"""

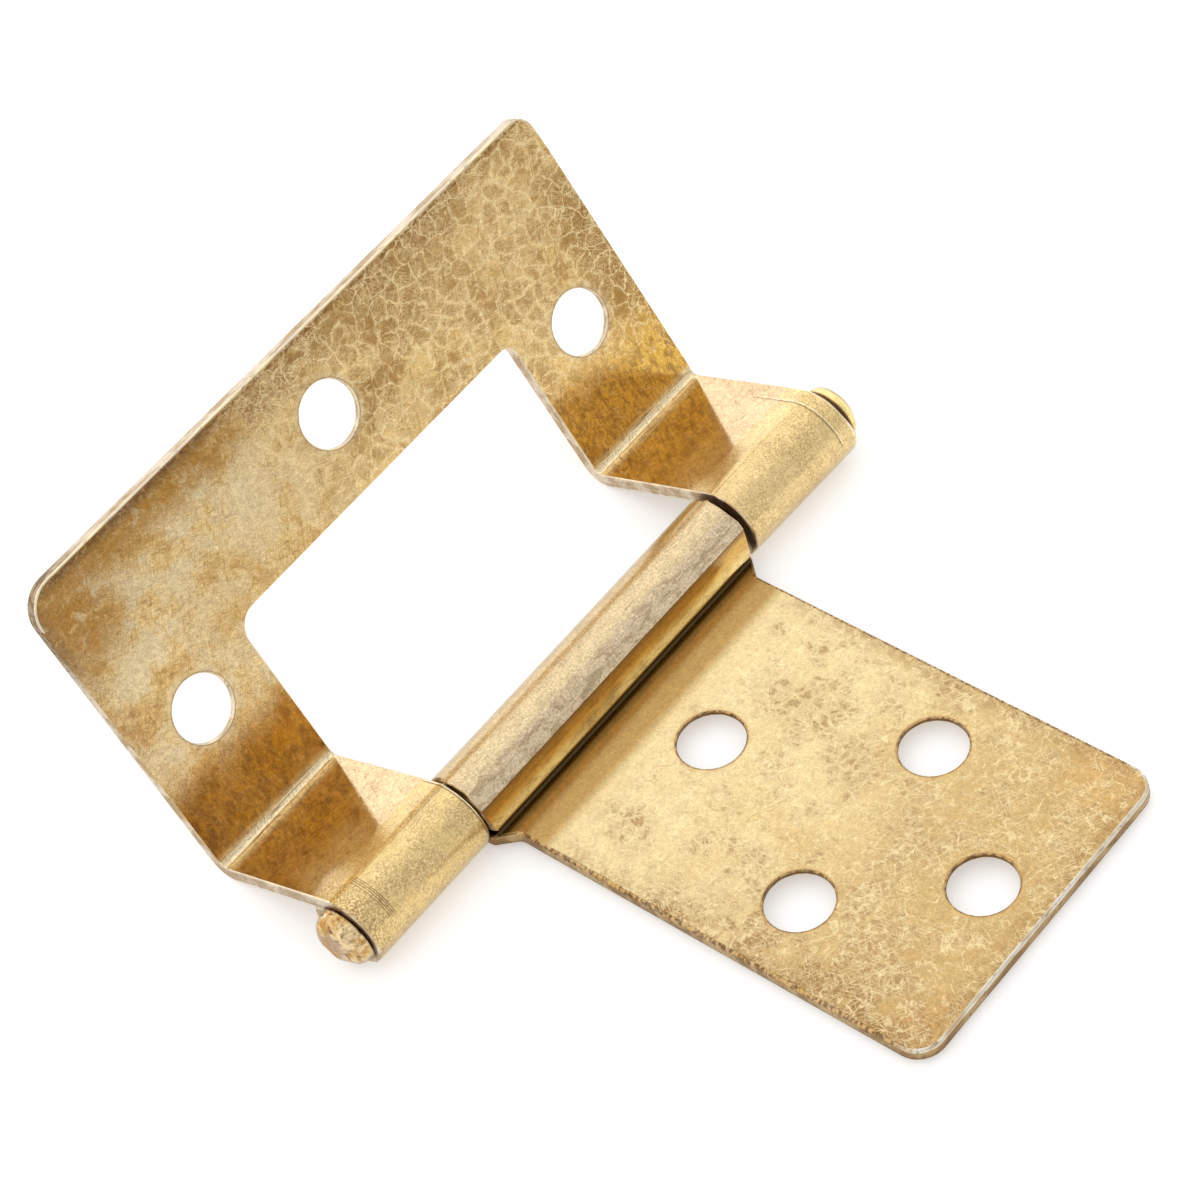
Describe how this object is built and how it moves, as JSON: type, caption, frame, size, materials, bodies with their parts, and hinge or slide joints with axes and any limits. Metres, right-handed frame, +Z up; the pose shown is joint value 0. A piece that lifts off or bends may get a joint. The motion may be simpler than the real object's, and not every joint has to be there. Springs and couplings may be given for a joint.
{
  "type": "flush hinge",
  "caption": "Cranked flush hinge in brass-plated sheet: a windowed outer leaf folded near a right angle, and an inner leaf that swings through its window on a peened pin.",
  "frame": {"origin": "middle of the footprint on the surface that the hinge rests on, halfway along the pin", "axes": "+X along the pin, +Y from the inner leaf towards the outer leaf, +Z up, out of the inner leaf's wood side"},
  "size_m": [0.0534, 0.06, 0.0225],
  "materials": {
    "outer_leaf_plating": "satin",
    "inner_leaf_plating": "satin",
    "pin_plating": "satin"
  },
  "bodies": {
    "outer": {"outer_leaf": "outer_leaf_plating", "hinge_pin": "pin_plating"},
    "inner": {"inner_leaf": "inner_leaf_plating"}
  },
  "joints": [
    {"name": "leaf_swing", "type": "hinge", "parent": "outer", "child": "inner", "pos_m": [0, 0.00703, 0.0028], "axis": [1, 0, 0], "range_deg": [-139, 198]}
  ]
}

"""

YOUR GOAL — Quote each line of the data above exactly as written.

OUTPUT FOR THIS EXERCISE —
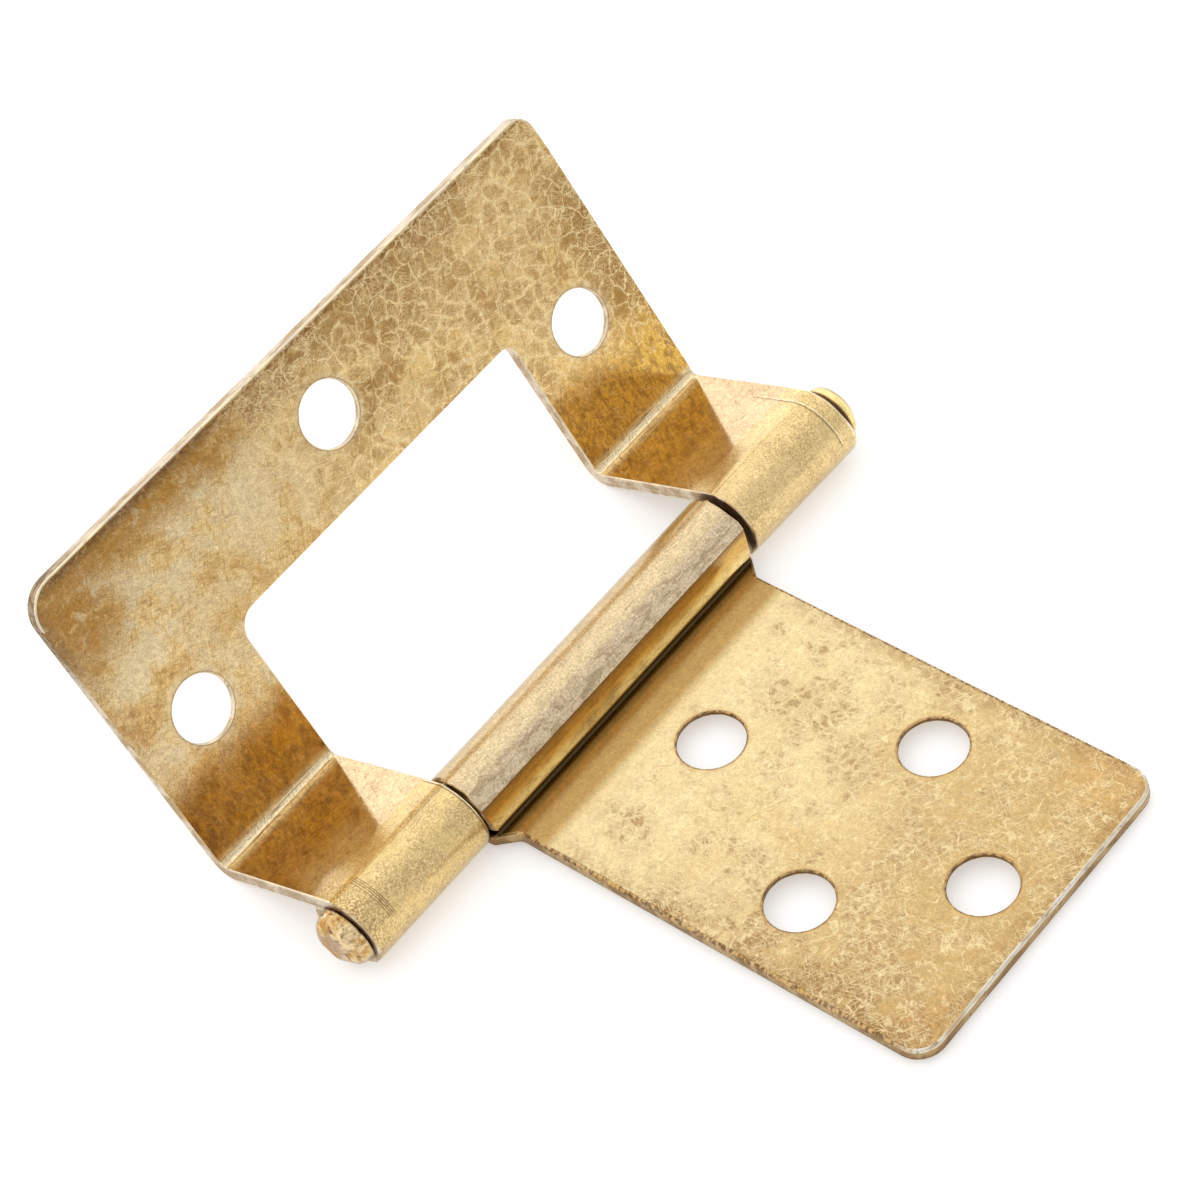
Describe how this object is built and how it moves, as JSON: type, caption, frame, size, materials, bodies with their parts, and hinge or slide joints with axes and any limits. Metres, right-handed frame, +Z up; the pose shown is joint value 0. A piece that lifts off or bends may get a joint. The motion may be simpler than the real object's, and not every joint has to be there. Springs and couplings may be given for a joint.
{
  "type": "flush hinge",
  "caption": "Cranked flush hinge in brass-plated sheet: a windowed outer leaf folded near a right angle, and an inner leaf that swings through its window on a peened pin.",
  "frame": {"origin": "middle of the footprint on the surface that the hinge rests on, halfway along the pin", "axes": "+X along the pin, +Y from the inner leaf towards the outer leaf, +Z up, out of the inner leaf's wood side"},
  "size_m": [0.0534, 0.06, 0.0225],
  "materials": {
    "outer_leaf_plating": "satin",
    "inner_leaf_plating": "satin",
    "pin_plating": "satin"
  },
  "bodies": {
    "outer": {"outer_leaf": "outer_leaf_plating", "hinge_pin": "pin_plating"},
    "inner": {"inner_leaf": "inner_leaf_plating"}
  },
  "joints": [
    {"name": "leaf_swing", "type": "hinge", "parent": "outer", "child": "inner", "pos_m": [0, 0.00703, 0.0028], "axis": [1, 0, 0], "range_deg": [-139, 198]}
  ]
}